La exclusión no es signo de comunión

Es posible que la Iglesia crea que puede vincular la tradición ministerial al sexo masculino; pero si ya no puede explicarlo, como muchas generaciones lo han hecho con audacia a lo largo de la historia, utilizando siempre prejuicios culturales y sociales, lecturas bíblicas parciales y nociones antropológicas, para justificar la exclusión de las mujeres de la autoridad.
¿Por qué vincular la ‘constitución divina de la Iglesia’ a la reserva masculina, si no se puede explicar de otro modo que mediante una doble referencia histórica, que pretende ser objetiva, pero que, como sabemos, no lo es?
Bloquear la hermenéutica de la tradición, incluso vincular el misterio de la fe a la ‘exclusión de las mujeres del ministerio sacerdotal’, me parece un acto de gran debilidad y una muestra de miedo. Pretende afirmar la posición ‘definitiva’ de la Iglesia basándose en ‘hechos objetivos’, que en realidad son fruto de una hermenéutica profundamente marcada por una cultura del prejuicio. Y resulta curioso que la técnica de ‘aclaración y bloqueo de la discusión’ se haya llevado a cabo con un subterfugio que se asemeja a un sofisma: “afirmo que la exclusión de las mujeres del ministerio sacerdotal es un ‘producto histórico’ definitivamente vinculante, pero pido a la teología que se comprometa a explicar este ‘misterio’, al que el magisterio no puede dar otra explicación que considerarlo, nadie sabe exactamente cómo, perteneciente a la constitución divina de la Iglesia” .
El hecho original no es vinculante excepto en una hermenéutica teológica sostenible: el magisterio no tiene que explicarlo todo, ¡ay si lo hiciera!, pero al menos debe dirigir una mediación teológica. En cambio, todas las razones que el magisterio reciente ha presentado parecen extremadamente frágiles y tienden a una fuerte polarización entre ‘hecho’ y ‘dogma’.
La exclusión de las mujeres sería, al mismo tiempo, un ‘hecho evidente’, compartido para siempre, por todos y en todas partes (pero solo antes del siglo XIX), y un ‘contenido vinculante de la fe’ de todos los tiempos.
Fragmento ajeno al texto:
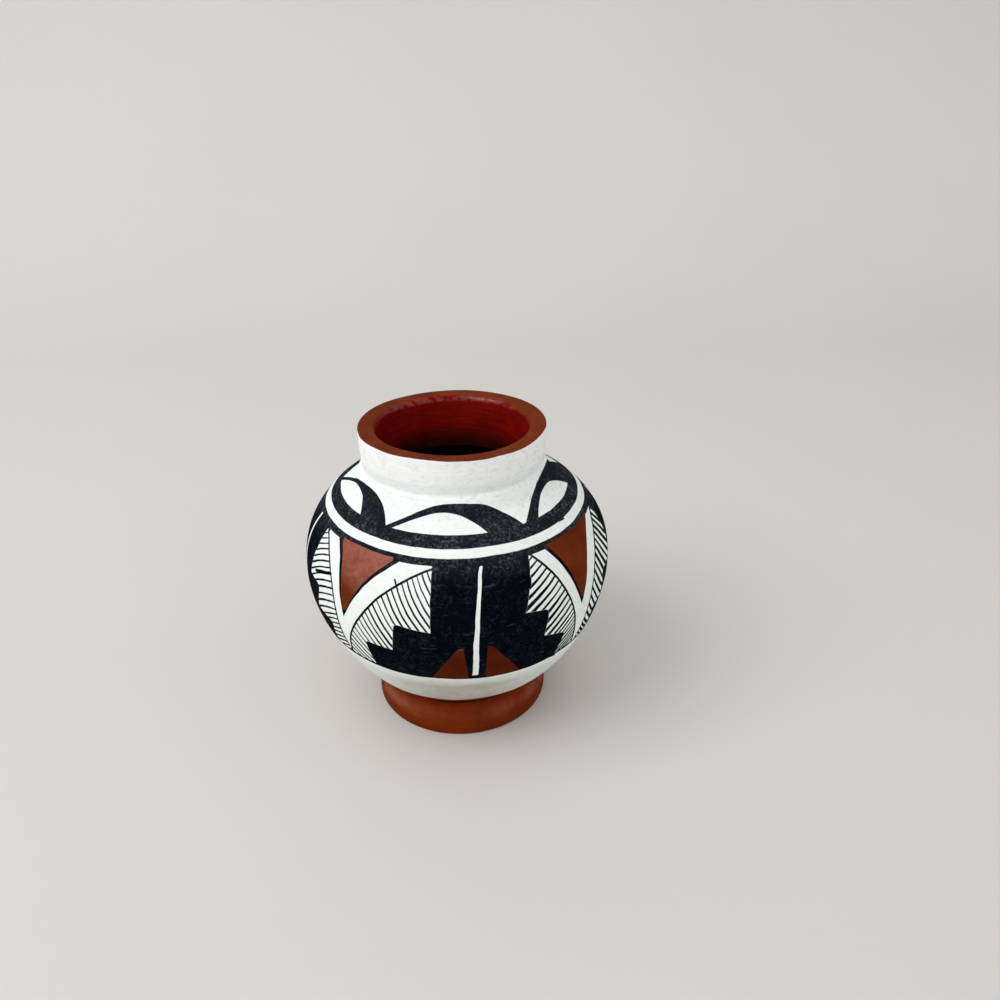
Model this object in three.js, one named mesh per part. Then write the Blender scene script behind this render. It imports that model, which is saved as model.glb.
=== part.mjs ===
// A small footed jar with a bulging body and a wide round mouth, built up in clay the way a
// coil pot is: a hollowed foot, a moulded base bowl, a belly wall, a shoulder wall, a neck
// collar and a rolled rim coil. Each section sits on the one below on a flat joint face.
// Millimetres, +Z up. The origin is the middle of the foot's resting face.
import * as THREE from 'three';

// Heights of the clay sections, from the table up
const FOOT_HEIGHT = 9;
const BASE_BOWL_HEIGHT = 19.5;
const BELLY_WALL_HEIGHT = 17.5;
const SHOULDER_WALL_HEIGHT = 18.2;
const NECK_COLLAR_HEIGHT = 9.3;
const RIM_COIL_HEIGHT = 3.5;

// Outer radii, and the height of the widest part of the body above the foot
const FOOT_RADIUS = 22.5;
const WAIST_RADIUS = 20;
const BELLY_RADIUS = 38;
const BELLY_RISE = 32.7;
const NECK_BASE_RADIUS = 24.2;
const NECK_RADIUS = 21.85;
const RIM_RADIUS = 22.3;

// Inside of the jar
const MOUTH_RADIUS = 18.1;
const WALL = 4;
const FLOOR = 3.2;
const FLOOR_CORNER = 3;

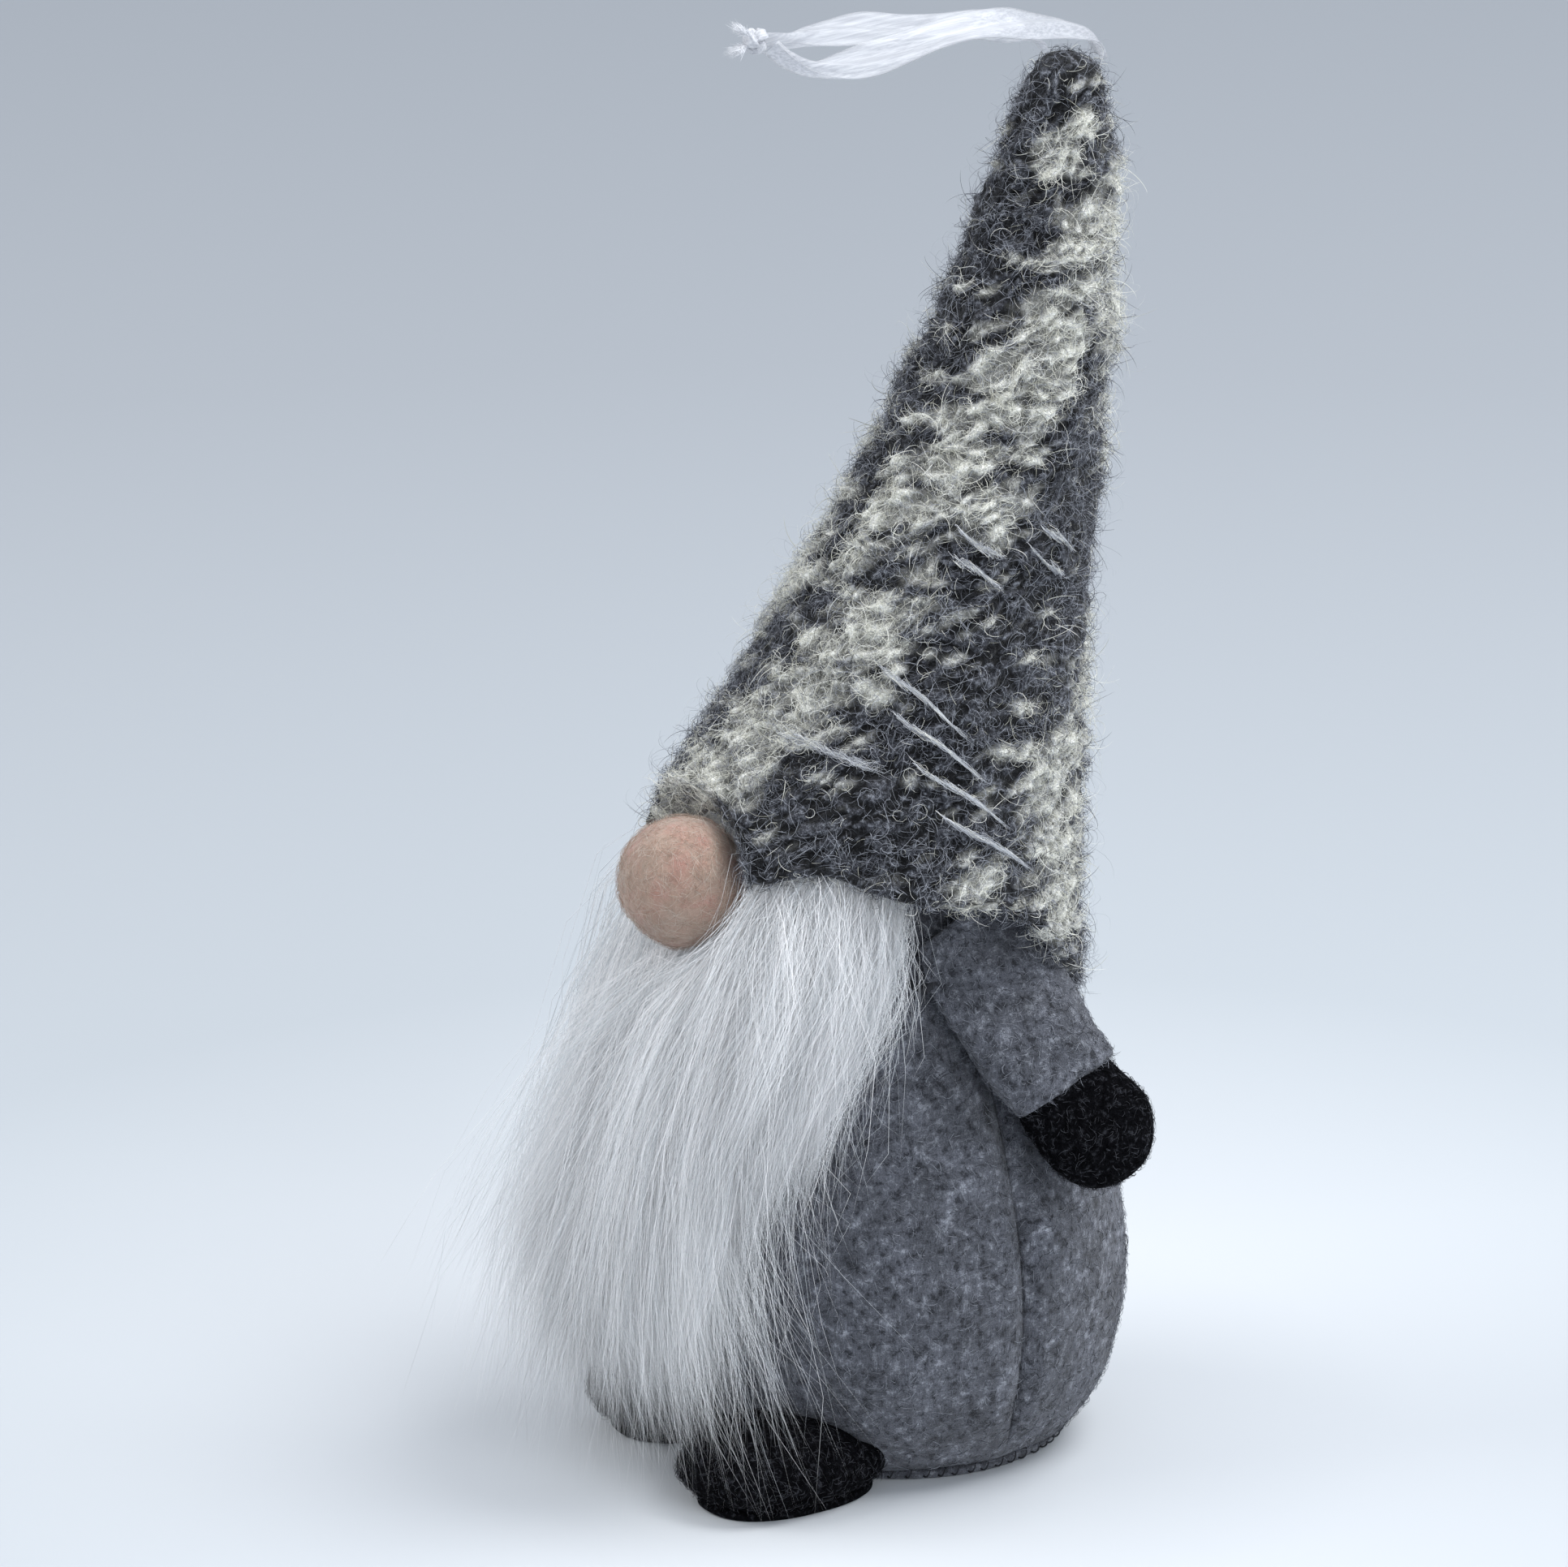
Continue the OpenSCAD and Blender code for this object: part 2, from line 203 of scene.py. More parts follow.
def curled(place, out, draw, length, rise, turn, steps, bend_r):
    """Fibres that leave a felted surface at place and curl over it by up to turn radians."""
    count = len(place)
    lie = unit(np.cross(out, draw.normal(size=(count, 3))))
    across = np.cross(out, lie)
    u = np.linspace(0, 1, steps)[None, :, None]
    size = length * draw.uniform(0.45, 1.35, (count, 1, 1))
    bend = turn * draw.uniform(-1, 1, (count, 1, 1))
    bend = np.where(np.abs(bend) < 0.2, 0.2, bend)
    ahead, aside = size * np.sin(bend * u) / bend, size * (1 - np.cos(bend * u)) / bend
    lift = rise * draw.uniform(0.1, 1.6, (count, 1, 1)) * np.sin(u * 2.2)
    drop = (ahead ** 2 + aside ** 2) / (2 * bend_r)
    root = place[:, None] - 0.15 * MM * out[:, None]
    return root + ahead * lie[:, None] + aside * across[:, None] + (lift - drop) * out[:, None]


# ---------------------------------------------------------------- materials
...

Sin embargo, tanto el primer argumento como el segundo no son concluyentes. Y es aquí, creo, donde la hermenéutica teológica y magisterial no está autorizada a dar por concluida la discusión.
Roma ha hablado, pero habiéndose expresado solo a nivel de ‘datos positivos’ no unívocos, y a nivel de afirmaciones de una teología de autoridad no formalmente indiscutible, la discusión permanece abierta hoy más que nunca. No es extendiendo el alcance de la ‘doctrina definitiva’ desmesuradamente como uno puede protegerse in aeternum de la aparición de nuevos signos de los tiempos, que no son el principio del fin, sino quizás solo una brecha a través de la cual el Espíritu aún puede hablar y persuadir.
Una integración, aunque gradual, de las mujeres en el ministerio ordenado es más fiel a la tradición que una dogmatización positiva e inmotivada de su exclusión. S. Agustín ya sabía que la ‘ratio‘ y la ‘auctoritas‘ son dos formas de aprendizaje. La segunda es la primera en el plano cronológico, pero solo la segunda capta la realidad.
Haber anticipado con autoridad una solución que la razón no puede justificar crea más problemas de los que se podrían haber imaginado hace 30 años. La discusión sinodal sobre el ‘ministerio ordenado del diaconado femenino’ podría crear el espacio para que la autoridad escuche la razón común y para que la razón teológica sepa cómo llegar a ser verdaderamente autoritaria.